* Begin *
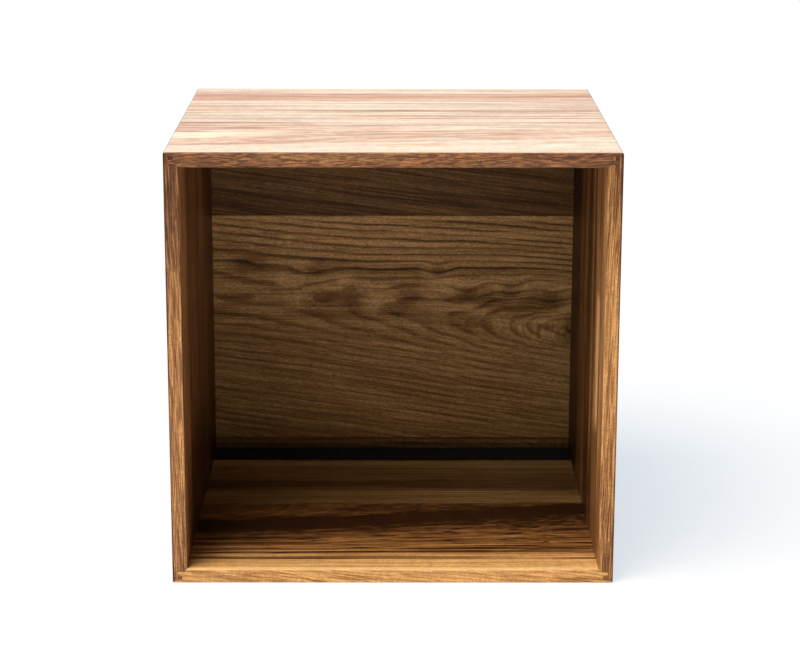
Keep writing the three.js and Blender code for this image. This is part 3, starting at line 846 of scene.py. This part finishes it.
black_felt, felt_tree, felt = new_finish("black_pressed_felt")
felt_place = add_node(felt_tree, "ShaderNodeTexCoord").outputs["Object"]
matting = streaks(felt_tree, felt_place, (900.0, 900.0, 900.0), 3.0)
lint = spread(felt_tree, matting, 0.35, 0.65)
# felt colour and painted shade: nearly black, darker than felt itself, for the deep shade at the foot of the
# back
felt_and_shade_color = mix_colors(felt_tree, lint, (0.006, 0.0045, 0.0035, 1), (0.02, 0.015, 0.011, 1))
felt_tree.links.new(felt_and_shade_color, felt.inputs["Base Color"])
add_relief(felt_tree, felt, matting, 0.6, 0.3 * MM)
felt.inputs["Roughness"].default_value = 0.95
felt.inputs["Specular IOR Level"].default_value = 0.1
felt.inputs["Sheen Weight"].default_value = 0.05

strip_low, strip_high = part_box("rear_floor_strip")
nap = 0.35 * MM
side_gap = 0.1 * MM
body_low = (strip_low[0] + side_gap, strip_low[1] + side_gap, strip_low[2])
body_high = (strip_high[0] - side_gap, strip_high[1] - side_gap, strip_high[2] - nap)
shaped = bmesh.new()
bmesh.ops.create_cube(shaped, size=1.0)
for vertex in shaped.verts:
    for axis in range(3):
        vertex.co[axis] = (body_high if vertex.co[axis] > 0 else body_low)[axis]
edges = shaped.edges[:]
bmesh.ops.bevel(shaped, geom=edges, offset=0.4 * MM, segments=3, affect="EDGES", profile=0.6)
felt_mesh = bpy.data.meshes.new("felt_body")
shaped.to_mesh(felt_mesh)
shaped.free()
felt_seed = add_object("felt_body", felt_mesh)
bare_rim = 1.8 * MM

tree, given, result, keys = geometry_tree(
    "felt_nap_tree",
    {
        "Fibre Length": ("Float", 3.2 * MM),
        "Fibre Radius": ("Float", 0.035 * MM),
        "Density": ("Float", 190000.0),
        "Rise": ("Float", 0.22 * MM),
        "Half Length": ("Float", (strip_high[0] - strip_low[0]) / 2 - bare_rim),
        "Half Width": ("Float", (strip_high[1] - strip_low[1]) / 2 - bare_rim),
        "Middle": ("Float", (strip_high[1] + strip_low[1]) / 2),
        "Seed": ("Int", 12),
        "Felt": ("Material", black_felt),
    },
)
normal = grow_node(tree, "GeometryNodeInputNormal").outputs[0]
up_facing = grow_node(tree, "ShaderNodeSeparateXYZ", Vector=normal).outputs["Z"]
scatter = grow_node(
    tree,
    "GeometryNodeDistributePointsOnFaces",
    Mesh=given["Geometry"],
    Selection=calc(tree, "GREATER_THAN", up_facing, 0.9),
    Density=given["Density"],
    Seed=given["Seed"],
)
position = grow_node(tree, "GeometryNodeInputPosition").outputs[0]
spot = grow_node(tree, "ShaderNodeSeparateXYZ", Vector=position).outputs
past_end = calc(tree, "GREATER_THAN", calc(tree, "ABSOLUTE", spot["X"]), given["Half Length"])
from_middle = calc(tree, "ABSOLUTE", calc(tree, "SUBTRACT", spot["Y"], given["Middle"]))
past_side = calc(tree, "GREATER_THAN", from_middle, given["Half Width"])
kept = grow_node(
    tree,
    "GeometryNodeDeleteGeometry",
    {"domain": "POINT"},
    Geometry=scatter.outputs["Points"],
    Selection=calc(tree, "MAXIMUM", past_end, past_side),
).outputs[0]
half_fibre = calc(tree, "MULTIPLY", given["Fibre Length"], 0.5)
back_half = calc(tree, "MULTIPLY", half_fibre, -1.0)
bend = calc(tree, "MULTIPLY", half_fibre, 0.5)
fibre = grow_node(
    tree,
    "GeometryNodeCurveQuadraticBezier",
    Resolution=4,
    Start=grow_node(tree, "ShaderNodeCombineXYZ", X=back_half).outputs[0],
    Middle=grow_node(tree, "ShaderNodeCombineXYZ", Y=bend, Z=given["Rise"]).outputs[0],
    End=grow_node(tree, "ShaderNodeCombineXYZ", X=half_fibre).outputs[0],
).outputs[0]
strand = grow_node(
    tree, "GeometryNodeCurvePrimitiveCircle", Resolution=3, Radius=given["Fibre Radius"]
).outputs[0]
fibre = grow_node(
    tree, "GeometryNodeCurveToMesh", Curve=fibre, Profile_Curve=strand, Fill_Caps=True
).outputs[0]
turn = grow_node(tree, "ShaderNodeCombineXYZ", Z=random_turn(tree, given["Seed"])).outputs[0]
fibres = grow_node(
    tree, "GeometryNodeInstanceOnPoints", Points=kept, Instance=fibre, Rotation=turn
).outputs[0]
joined = tree.nodes.new("GeometryNodeJoinGeometry")
tree.links.new(given["Geometry"], joined.inputs[0])
tree.links.new(fibres, joined.inputs[0])
finish_tree(tree, result, joined.outputs[0], given["Felt"])
felt_strip = grown_piece("felt_strip", felt_seed, tree, keys)
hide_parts("rear_floor_strip")
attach(felt_strip, "root")


# ------------------------------------------------------------------------------ studio
# A plain pale floor and a soft light from above on the left, with a camera at the photograph's angle. The
# floor and the surround are bright to the camera and dimmer in reflections, so the wood keeps its depth.

floor_mesh = bpy.data.meshes.new("studio_floor")
floor_reach = 12.0
corners = [(x * floor_reach, y * floor_reach, 0) for x, y in ((-1, -1), (1, -1), (1, 1), (-1, 1))]
floor_mesh.from_pydata(corners, [], [(0, 1, 2, 3)])
studio_floor = add_object("studio_floor", floor_mesh)
floor_paint, paint_tree, paint = new_finish("pale_floor_paint")
paint.inputs["Roughness"].default_value = 0.8
paint.inputs["Specular IOR Level"].default_value = 0.0
paint.inputs["Emission Color"].default_value = (0.84, 0.925, 1.0, 1)
rays = add_node(paint_tree, "ShaderNodeLightPath").outputs
seen = calc(paint_tree, "MAXIMUM", rays["Is Camera Ray"], rays["Is Transmission Ray"])
glow = calc(paint_tree, "MULTIPLY", seen, 0.76)
glow = calc(paint_tree, "MULTIPLY_ADD", rays["Is Glossy Ray"], 0.1, glow)
seen = calc(paint_tree, "MAXIMUM", seen, rays["Is Glossy Ray"])
paint_tree.links.new(glow, paint.inputs["Emission Strength"])
floor_color = mix_colors(paint_tree, seen, (0.9, 0.9, 0.9, 1), (0.33, 0.285, 0.25, 1))
paint_tree.links.new(floor_color, paint.inputs["Base Color"])
floor_mesh.materials.append(floor_paint)

world = bpy.data.worlds.new("studio_surround")
bpy.context.scene.world = world
world.use_nodes = True
surround = world.node_tree
backdrop = surround.nodes["Background"]
rays = add_node(surround, "ShaderNodeLightPath").outputs
direction = add_node(surround, "ShaderNodeTexCoord").outputs["Generated"]
towards_rear = add_node(surround, "ShaderNodeSeparateXYZ", None, {0: direction}).outputs[1]
mirrored = spread(surround, towards_rear, -0.7, 0.3, 0.25, 1.0)
seen_level = calc(surround, "MAXIMUM", rays["Is Camera Ray"], rays["Is Transmission Ray"])
glossy_level = calc(surround, "MULTIPLY", rays["Is Glossy Ray"], mirrored)
not_diffuse = calc(surround, "MAXIMUM", seen_level, rays["Is Glossy Ray"])
lit_level = calc(surround, "MULTIPLY", calc(surround, "SUBTRACT", 1.0, not_diffuse), 0.2)
level = calc(surround, "ADD", calc(surround, "ADD", seen_level, glossy_level), lit_level)
surround.links.new(level, backdrop.inputs["Strength"])
backdrop.inputs["Color"].default_value = (1, 1, 1, 1)


def soft_lamp(name, strength, width, turn, color):
    lamp = bpy.data.lights.new(name, "SUN")
    lamp.energy = strength
    lamp.angle = radians(width)
    lamp.color = color
    add_object(name, lamp).rotation_euler = [radians(angle) for angle in turn]


soft_lamp("overhead_light", 3.4, 42, (20, -24, 0), (1.0, 0.985, 0.96))
soft_lamp("front_light", 0.2, 35, (66, 0, -26), (1.0, 0.99, 0.97))

camera_data = bpy.data.cameras.new("photo_camera")
camera_data.lens = 102.555
camera_data.sensor_width = 36
camera = add_object("photo_camera", camera_data)
camera.location = (-0.00325, -1.89903, 0.6611)
camera.rotation_euler = (radians(90 - 14.41887), radians(-0.12432), radians(-0.25218))
bpy.context.scene.camera = camera
bpy.context.scene.view_settings.view_transform = "Standard"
* End *
GIVEN TASK:
Your output must be the lines of the material above, from the first through the line that contains "bare_rim = 1.8 * MM", copied exactly. Include both endpoints and nothing else.

COMPLETE ANSWER:
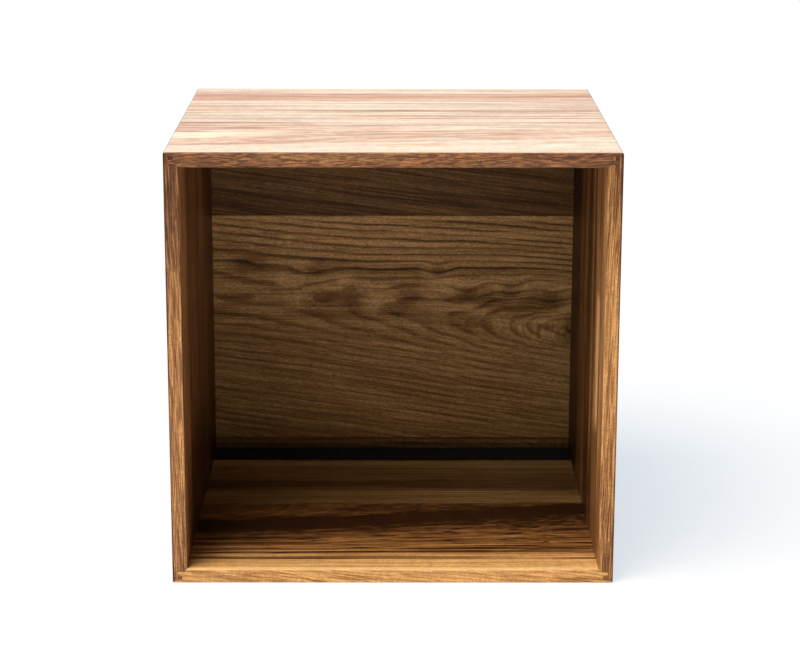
Keep writing the three.js and Blender code for this image. This is part 3, starting at line 846 of scene.py. This part finishes it.
black_felt, felt_tree, felt = new_finish("black_pressed_felt")
felt_place = add_node(felt_tree, "ShaderNodeTexCoord").outputs["Object"]
matting = streaks(felt_tree, felt_place, (900.0, 900.0, 900.0), 3.0)
lint = spread(felt_tree, matting, 0.35, 0.65)
# felt colour and painted shade: nearly black, darker than felt itself, for the deep shade at the foot of the
# back
felt_and_shade_color = mix_colors(felt_tree, lint, (0.006, 0.0045, 0.0035, 1), (0.02, 0.015, 0.011, 1))
felt_tree.links.new(felt_and_shade_color, felt.inputs["Base Color"])
add_relief(felt_tree, felt, matting, 0.6, 0.3 * MM)
felt.inputs["Roughness"].default_value = 0.95
felt.inputs["Specular IOR Level"].default_value = 0.1
felt.inputs["Sheen Weight"].default_value = 0.05

strip_low, strip_high = part_box("rear_floor_strip")
nap = 0.35 * MM
side_gap = 0.1 * MM
body_low = (strip_low[0] + side_gap, strip_low[1] + side_gap, strip_low[2])
body_high = (strip_high[0] - side_gap, strip_high[1] - side_gap, strip_high[2] - nap)
shaped = bmesh.new()
bmesh.ops.create_cube(shaped, size=1.0)
for vertex in shaped.verts:
    for axis in range(3):
        vertex.co[axis] = (body_high if vertex.co[axis] > 0 else body_low)[axis]
edges = shaped.edges[:]
bmesh.ops.bevel(shaped, geom=edges, offset=0.4 * MM, segments=3, affect="EDGES", profile=0.6)
felt_mesh = bpy.data.meshes.new("felt_body")
shaped.to_mesh(felt_mesh)
shaped.free()
felt_seed = add_object("felt_body", felt_mesh)
bare_rim = 1.8 * MM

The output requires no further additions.